##### COLLECTED DATA

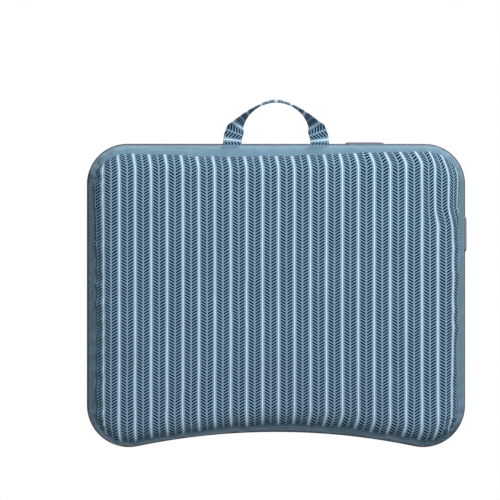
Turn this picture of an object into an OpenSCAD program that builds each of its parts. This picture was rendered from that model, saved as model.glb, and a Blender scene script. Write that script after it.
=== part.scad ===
// Lap desk: a laminated board with a phone tray, a corner band and a carrying handle,
// fixed on a stuffed cushion. It stands on the flat of its cushion. The handle is at the rear (+Y)
// and the edge that curves in for the lap is at the front (-Y).

/* [Board] */
// Width of the board
board_w = 450; // [420:5:500]
// Depth of the board, from the rear edge to the front corners
board_d = 361; // [340:1:400]
// Thickness of the fibreboard core
core_t = 8; // [6:0.5:12]
// Thickness of the wood-grain laminate
laminate_t = 0.8; // [0.5:0.1:1.2]
// Thickness of the edge band
edge_t = 1.2; // [0.9:0.1:2]
// Rounding on the outer corners of the edge band
edge_round = 0.8; // [0.3:0.1:0.8]
// Radius of the rear corners
rear_r = 48; // [46:1:60]
// Radius of the front corners
front_r = 50; // [46:1:60]
// How far the front edge curves in for the lap
lap_sag = 18; // [10:1:26]

/* [Phone tray] */
// Length of the tray over its rim
tray_l = 190; // [150:1:210]
// Width of the tray over its rim
tray_w = 38.3; // [34:0.1:44]
// Distance of the tray's centre to the right of the board's centre
tray_x = 105; // [80:1:108]
// Distance of the tray's centre from the rear edge
tray_from_rear = 38.4; // [36:0.1:60]
// Width of the slot that holds the phone
slot_w = 20; // [16:0.5:22]
// Depth of the slot below the top of the rim
slot_depth = 13; // [11:0.1:13.4]
// Height of the rim above the board
rim_h = 2.6; // [1.8:0.1:4]
// Rounding where the rim turns down into the slot
rim_round = 1.6; // [0.8:0.1:2]
// Width of the level stretch along the top of the rim
rim_land = 1.2; // [0.6:0.1:2]
// Height of the rim's outer edge
rim_lip = 0.7; // [0.4:0.1:1.2]
// Wall of the tray
tray_wall = 1.8; // [1.2:0.1:2.4]
// Length of a snap hook along the tray
hook_l = 9; // [6:0.5:14]
// Reach of a snap hook under the board
hook_out = 1.4; // [0.8:0.1:2]
// Distance between the snap hooks
hook_pitch = 50; // [40:1:60]

/* [Straps] */
// Distance between the two roots of the handle
handle_span = 104; // [90:1:120]
// How far the handle reaches beyond the rear edge
handle_reach = 52; // [44:1:60]
// Width of the handle strap
strap_w = 22; // [18:0.5:26]
// Thickness of the handle strap at its roots
strap_t = 1.6; // [1.2:0.1:1.8]
// Thickness of the handle strap along its arch
strap_full_t = 2.6; // [2:0.1:3.2]
// Turn of the strap between its root and the top of its arch, in degrees
strap_turn = 98; // [80:1:110]
// Thickness of the webbing inside the handle
webbing_t = 0.5; // [0.3:0.05:0.6]
// Width of the webbing inside the handle
webbing_w = 15; // [10:0.5:16]
// How far the handle runs in between the boards
handle_in = 22; // [18:1:23]
// Width of the corner band
band_w = 30; // [24:1:36]
// Thickness of the corner band
band_t = 1.4; // [1:0.1:1.5]
// How far the corner band runs in between the boards
band_in = 38; // [30:1:50]
// Distance of the band's centre from the rear edge, along the left edge
band_down = 107; // [100:1:125]
// Distance of the band's centre from the left edge, along the rear edge
band_along = 118.5; // [110:0.5:130]

/* [Cushion] */
// Height of the cushion, from its base to the backing board
cushion_h = 44; // [38:1:52]
// Height of the seam between the cushion's side strip and its face
seam_h = 17; // [15:1:20]
// Distance of that seam in from the edge of the board
seam_in = 12; // [10:0.5:14]
// How far the seam is drawn in between the corners
seam_draw = 1.5; // [0:0.5:3]
// How far that seam sits towards the front of the board
seam_forward = 2.5; // [0:0.5:4]
// How far the face runs inwards before it is level
shoulder_run = 28; // [22:1:28]
// Height of the crown of the face
crown_h = 3; // [2:0.5:6]
// Depth of the flat that the cushion rests on
base_flat = 0.5; // [0.3:0.1:0.8]
// How far the side strip bulges between its seams
side_bulge = 2.4; // [1:0.2:3]
// Thickness of the cover
cover_t = 1.2; // [0.8:0.1:1.4]
// Thickness of the inner bag
bag_t = 0.6; // [0.4:0.1:0.8]
// Thickness of the backing board
backing_t = 3; // [2.5:0.5:5]
// Distance of the backing board in from the edge of the desk board
backing_in = 3.2; // [3:0.1:4]
// Space between the two boards, where the straps and the tape are held
strap_gap = 2; // [2:0.1:3]

/* [Fastenings] */
// Width of the tape along the top of the cover
tape_w = 13; // [10:0.5:18]
// Distance between the staples in the tape
staple_pitch = 44; // [34:1:60]
// Width of a staple over its legs
staple_w = 10; // [8:0.5:12]
// Length of a staple's legs
staple_leg = 4; // [3.4:0.1:4.2]
// Size of the staple wire
wire = 0.7; // [0.5:0.1:0.8]
// Diameter of a screw's shank
screw_d = 3; // [2.5:0.1:4]
// Diameter of a screw's head
screw_head_d = 7.5; // [6:0.5:9]
// Height of a screw's head
screw_head_h = 1.8; // [1.4:0.1:2.2]
// Depth of a screw in the fibreboard
screw_bite = 5.5; // [4:0.1:5.5]
// Distance of the outer screws from the middle, across the board
screw_x = 168; // [150:1:175]
// Distance of the screws from the middle, along the board
screw_y = 102; // [95:1:108]

/* [Hidden] */
$fn = 64;

// Clearances: a soft piece beside its neighbour, a rigid fit, and a cut's run past a face
soft_gap = 0.3;
fit_gap = 0.15;
past = 1;

// Steps round each corner, for the rigid outline and for the soft pieces
board_steps = 16;
soft_steps = 7;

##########

Your task is to reproduce the whole listing exactly.

FINAL RESULT -
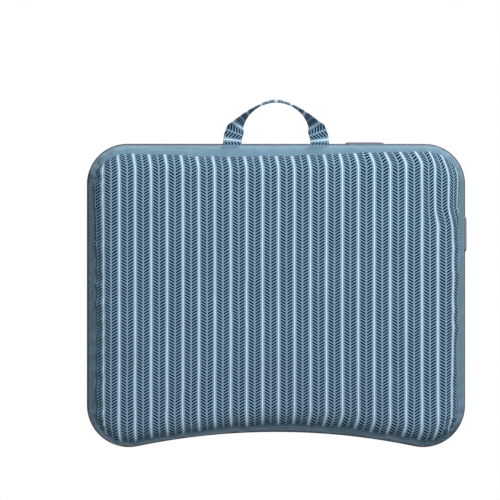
Turn this picture of an object into an OpenSCAD program that builds each of its parts. This picture was rendered from that model, saved as model.glb, and a Blender scene script. Write that script after it.
=== part.scad ===
// Lap desk: a laminated board with a phone tray, a corner band and a carrying handle,
// fixed on a stuffed cushion. It stands on the flat of its cushion. The handle is at the rear (+Y)
// and the edge that curves in for the lap is at the front (-Y).

/* [Board] */
// Width of the board
board_w = 450; // [420:5:500]
// Depth of the board, from the rear edge to the front corners
board_d = 361; // [340:1:400]
// Thickness of the fibreboard core
core_t = 8; // [6:0.5:12]
// Thickness of the wood-grain laminate
laminate_t = 0.8; // [0.5:0.1:1.2]
// Thickness of the edge band
edge_t = 1.2; // [0.9:0.1:2]
// Rounding on the outer corners of the edge band
edge_round = 0.8; // [0.3:0.1:0.8]
// Radius of the rear corners
rear_r = 48; // [46:1:60]
// Radius of the front corners
front_r = 50; // [46:1:60]
// How far the front edge curves in for the lap
lap_sag = 18; // [10:1:26]

/* [Phone tray] */
// Length of the tray over its rim
tray_l = 190; // [150:1:210]
// Width of the tray over its rim
tray_w = 38.3; // [34:0.1:44]
// Distance of the tray's centre to the right of the board's centre
tray_x = 105; // [80:1:108]
// Distance of the tray's centre from the rear edge
tray_from_rear = 38.4; // [36:0.1:60]
// Width of the slot that holds the phone
slot_w = 20; // [16:0.5:22]
// Depth of the slot below the top of the rim
slot_depth = 13; // [11:0.1:13.4]
// Height of the rim above the board
rim_h = 2.6; // [1.8:0.1:4]
// Rounding where the rim turns down into the slot
rim_round = 1.6; // [0.8:0.1:2]
// Width of the level stretch along the top of the rim
rim_land = 1.2; // [0.6:0.1:2]
// Height of the rim's outer edge
rim_lip = 0.7; // [0.4:0.1:1.2]
// Wall of the tray
tray_wall = 1.8; // [1.2:0.1:2.4]
// Length of a snap hook along the tray
hook_l = 9; // [6:0.5:14]
// Reach of a snap hook under the board
hook_out = 1.4; // [0.8:0.1:2]
// Distance between the snap hooks
hook_pitch = 50; // [40:1:60]

/* [Straps] */
// Distance between the two roots of the handle
handle_span = 104; // [90:1:120]
// How far the handle reaches beyond the rear edge
handle_reach = 52; // [44:1:60]
// Width of the handle strap
strap_w = 22; // [18:0.5:26]
// Thickness of the handle strap at its roots
strap_t = 1.6; // [1.2:0.1:1.8]
// Thickness of the handle strap along its arch
strap_full_t = 2.6; // [2:0.1:3.2]
// Turn of the strap between its root and the top of its arch, in degrees
strap_turn = 98; // [80:1:110]
// Thickness of the webbing inside the handle
webbing_t = 0.5; // [0.3:0.05:0.6]
// Width of the webbing inside the handle
webbing_w = 15; // [10:0.5:16]
// How far the handle runs in between the boards
handle_in = 22; // [18:1:23]
// Width of the corner band
band_w = 30; // [24:1:36]
// Thickness of the corner band
band_t = 1.4; // [1:0.1:1.5]
// How far the corner band runs in between the boards
band_in = 38; // [30:1:50]
// Distance of the band's centre from the rear edge, along the left edge
band_down = 107; // [100:1:125]
// Distance of the band's centre from the left edge, along the rear edge
band_along = 118.5; // [110:0.5:130]

/* [Cushion] */
// Height of the cushion, from its base to the backing board
cushion_h = 44; // [38:1:52]
// Height of the seam between the cushion's side strip and its face
seam_h = 17; // [15:1:20]
// Distance of that seam in from the edge of the board
seam_in = 12; // [10:0.5:14]
// How far the seam is drawn in between the corners
seam_draw = 1.5; // [0:0.5:3]
// How far that seam sits towards the front of the board
seam_forward = 2.5; // [0:0.5:4]
// How far the face runs inwards before it is level
shoulder_run = 28; // [22:1:28]
// Height of the crown of the face
crown_h = 3; // [2:0.5:6]
// Depth of the flat that the cushion rests on
base_flat = 0.5; // [0.3:0.1:0.8]
// How far the side strip bulges between its seams
side_bulge = 2.4; // [1:0.2:3]
// Thickness of the cover
cover_t = 1.2; // [0.8:0.1:1.4]
// Thickness of the inner bag
bag_t = 0.6; // [0.4:0.1:0.8]
// Thickness of the backing board
backing_t = 3; // [2.5:0.5:5]
// Distance of the backing board in from the edge of the desk board
backing_in = 3.2; // [3:0.1:4]
// Space between the two boards, where the straps and the tape are held
strap_gap = 2; // [2:0.1:3]

/* [Fastenings] */
// Width of the tape along the top of the cover
tape_w = 13; // [10:0.5:18]
// Distance between the staples in the tape
staple_pitch = 44; // [34:1:60]
// Width of a staple over its legs
staple_w = 10; // [8:0.5:12]
// Length of a staple's legs
staple_leg = 4; // [3.4:0.1:4.2]
// Size of the staple wire
wire = 0.7; // [0.5:0.1:0.8]
// Diameter of a screw's shank
screw_d = 3; // [2.5:0.1:4]
// Diameter of a screw's head
screw_head_d = 7.5; // [6:0.5:9]
// Height of a screw's head
screw_head_h = 1.8; // [1.4:0.1:2.2]
// Depth of a screw in the fibreboard
screw_bite = 5.5; // [4:0.1:5.5]
// Distance of the outer screws from the middle, across the board
screw_x = 168; // [150:1:175]
// Distance of the screws from the middle, along the board
screw_y = 102; // [95:1:108]

/* [Hidden] */
$fn = 64;

// Clearances: a soft piece beside its neighbour, a rigid fit, and a cut's run past a face
soft_gap = 0.3;
fit_gap = 0.15;
past = 1;

// Steps round each corner, for the rigid outline and for the soft pieces
board_steps = 16;
soft_steps = 7;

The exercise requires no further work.